夏と年末に取り損ねた休業日を年度内に消化しないといけないのをいいことに、先月末に県内西部を北から南まで、端までとは言えませんがそれなりに縦断してみました。北側の出発点は梼原町、かねて訪れるべきだった町です。
幼いころから30年余りを西宮市で、そのうち20年余りを浜甲子園団地過ごした私にとって、梼原町は高知県の中でも特別なところです。
というのも、現在友好都市となっているこのふたつの自治体の間が交流を始めるきっかけとなったのが、町と団地との交流事業で、その初期の頃を目の当たりにしているからです。団地の秋祭りには梼原町から牛串の露店が来て、これがまたおいしかったんですよね。子どもにとっては大金の500円を握って食べに行ったものです。
さらに、学部では大阪外国語大学(現存せず)で専攻語モンゴル語のクラスに所属。大先輩の作家司馬遼太郎氏のライフワーク『街道をゆく』でも檮原街道は大きく取り上げられていて、ここでも縁ができたのです。
なので、高知に移ってからというもの、梼原町はかねてより是非とも訪れるべき町だったのです。ただ、諸々の事情で予定が取れなかったり、雪で行けなかったり(タイヤチェーンが要るレベルですからね、真冬は……)と、ずるずると年月が経ってしまったのでした。
ところがそんな折、「雲の上のホテル」が建て替えになるという話が入ってきました。
1994年建設ですから30年経っていないのですが、バブル期や直後の建造物というのは、まぁ、いろいろ(苦)。ともあれ、建て替え前に一度は泊っておかないと後悔する、というので、雪が溶ける時期まで待って、ようやく町を訪問することができたのでした。
ただ、梼原町と言えば他にも見るべきところはいくらもあります。中でも外せないのが、町中心部各地に建つ建築家隈研吾氏による建造物。木材を重用するようになった現在の作風の根幹を成す作品群というべきなだけに、建築には素人の私でさえも必見であることは分かります。しかもガイドツアーまであるというので、今回お願いしてみることにしました。
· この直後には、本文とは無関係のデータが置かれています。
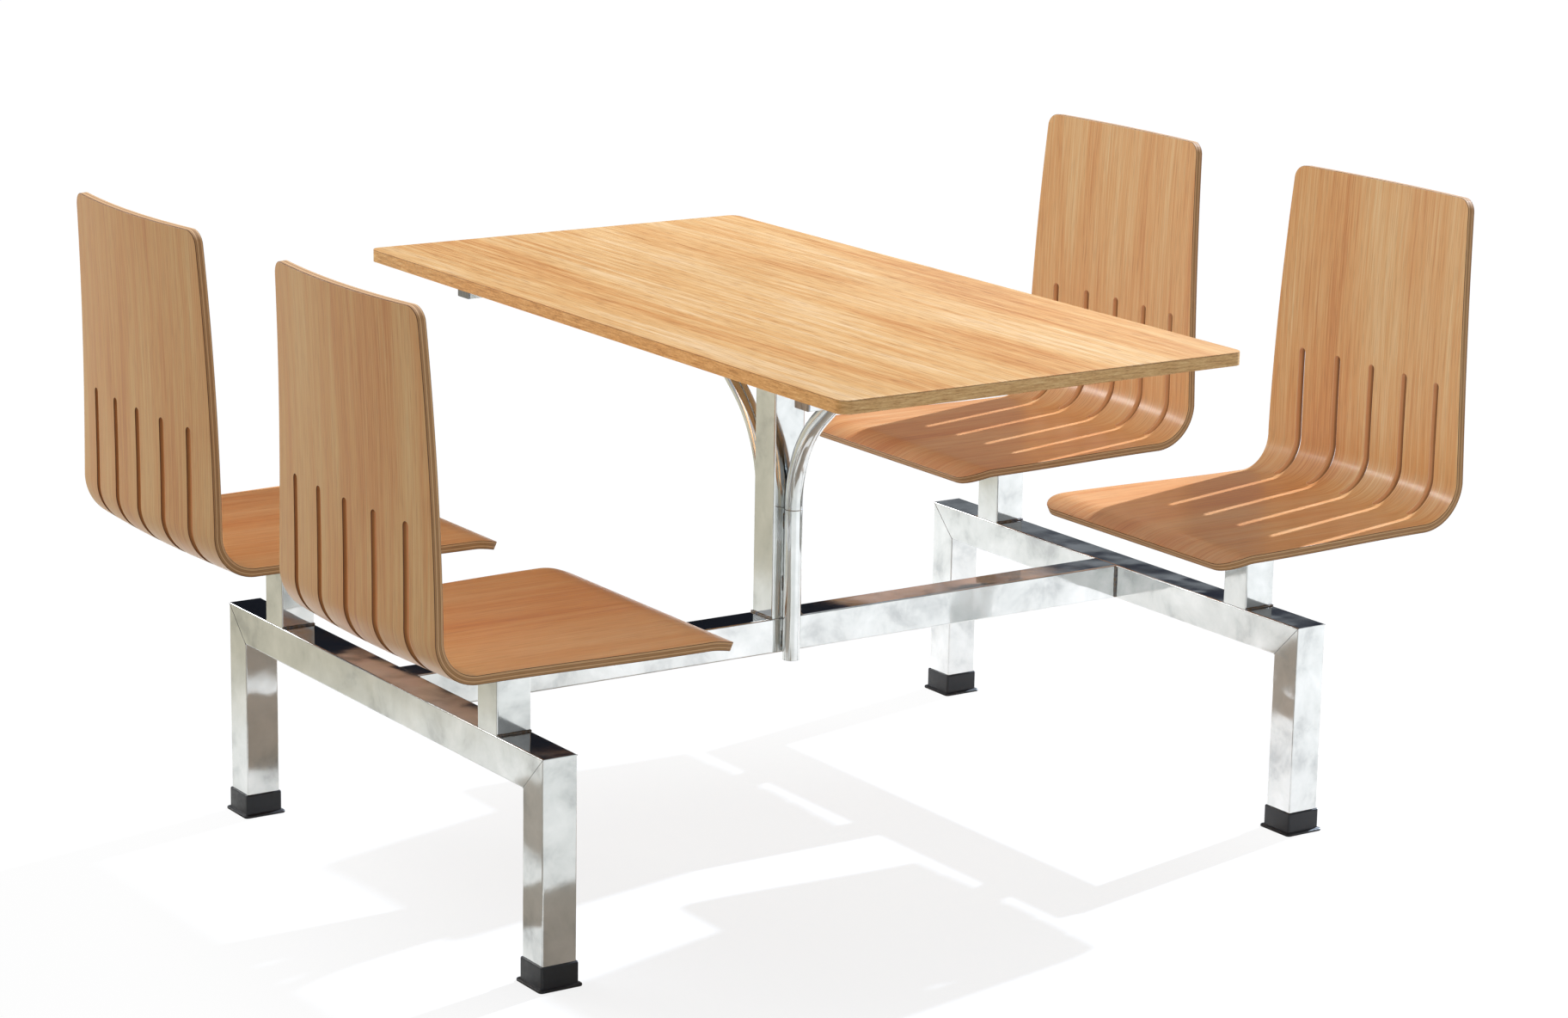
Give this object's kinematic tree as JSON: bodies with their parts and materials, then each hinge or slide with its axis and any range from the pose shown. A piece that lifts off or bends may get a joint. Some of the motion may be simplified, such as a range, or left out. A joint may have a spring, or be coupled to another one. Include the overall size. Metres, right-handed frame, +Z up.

まずは梼原町総合庁舎。役場や商工会が入る街随一の拠点です。
大きな梁が何本も突き出す姿には、現代風の神殿という印象を受けます。
中に入らせてもらいます。
役場の正面は、実は大開きのできる扉になっていて、お祭りやイベントの時は開放するとのこと。この状況なのでそういう機会は作りづらいでしょうが、それでも実際に見てみたいものです。
あくまで役場なので各課の窓口があります。中央を広くとっているのは、やはり催事を考えてのこと。
東屋風の建物は移動可能。まだ3月なので、ひな人形が飾ってあります。
天井まで吹き抜けになっている中を、縦横に梁が通っています。釘は一本も使っていないとのこと、やはりな、と思いました。
こちらには雲の上のホテルに隣接する「隈研吾の小さなミュージアム」の模型が置かれています。
ミュージアム本体は左側の建物で、そこから延びるのは、雲の上の温泉への通路。ほとんどを中央右寄りの橋脚1本で支えています。力学上は全く問題ないのでしょうが、素人目で見ると橋脚はどうにも細く、えぐい構造だなと思ってしまいます。
総合庁舎からは劇場「ゆすはら座」に向かいます。
総合庁舎の駐車場の傍らに、中平善之進の顕彰碑がありました。
中平善之進、またの名を善之丞。檮原村の庄屋を務める彼は、江戸中期に土佐藩山内家が専売制を強化、農民からの強制買い上げを進めたことで困窮した農民を目の当たりにして一揆を組織、藩への強訴を決行します。
ために彼は藩により捕縛され、専売制で潤う問屋と両成敗とばかりに死罪に処せられます。しかし、処刑後に起こった災害を祟りと恐れた藩は後に彼の霊を祀り、専売制も廃止します。
後に「津野山騒動」として知られる命懸けの訴えを通した彼は、今も梼原の義人として伝えられています。
こちらは消防団の本部。最近になってできたようです。こういう小さな建物でも、どうにもこだわりを感じてしまいますね。
このすぐ近くに、町の栄華を今に伝える劇場「ゆすはら座」があるそうです。ガイドさんの案内で、連れて行ってもらいます。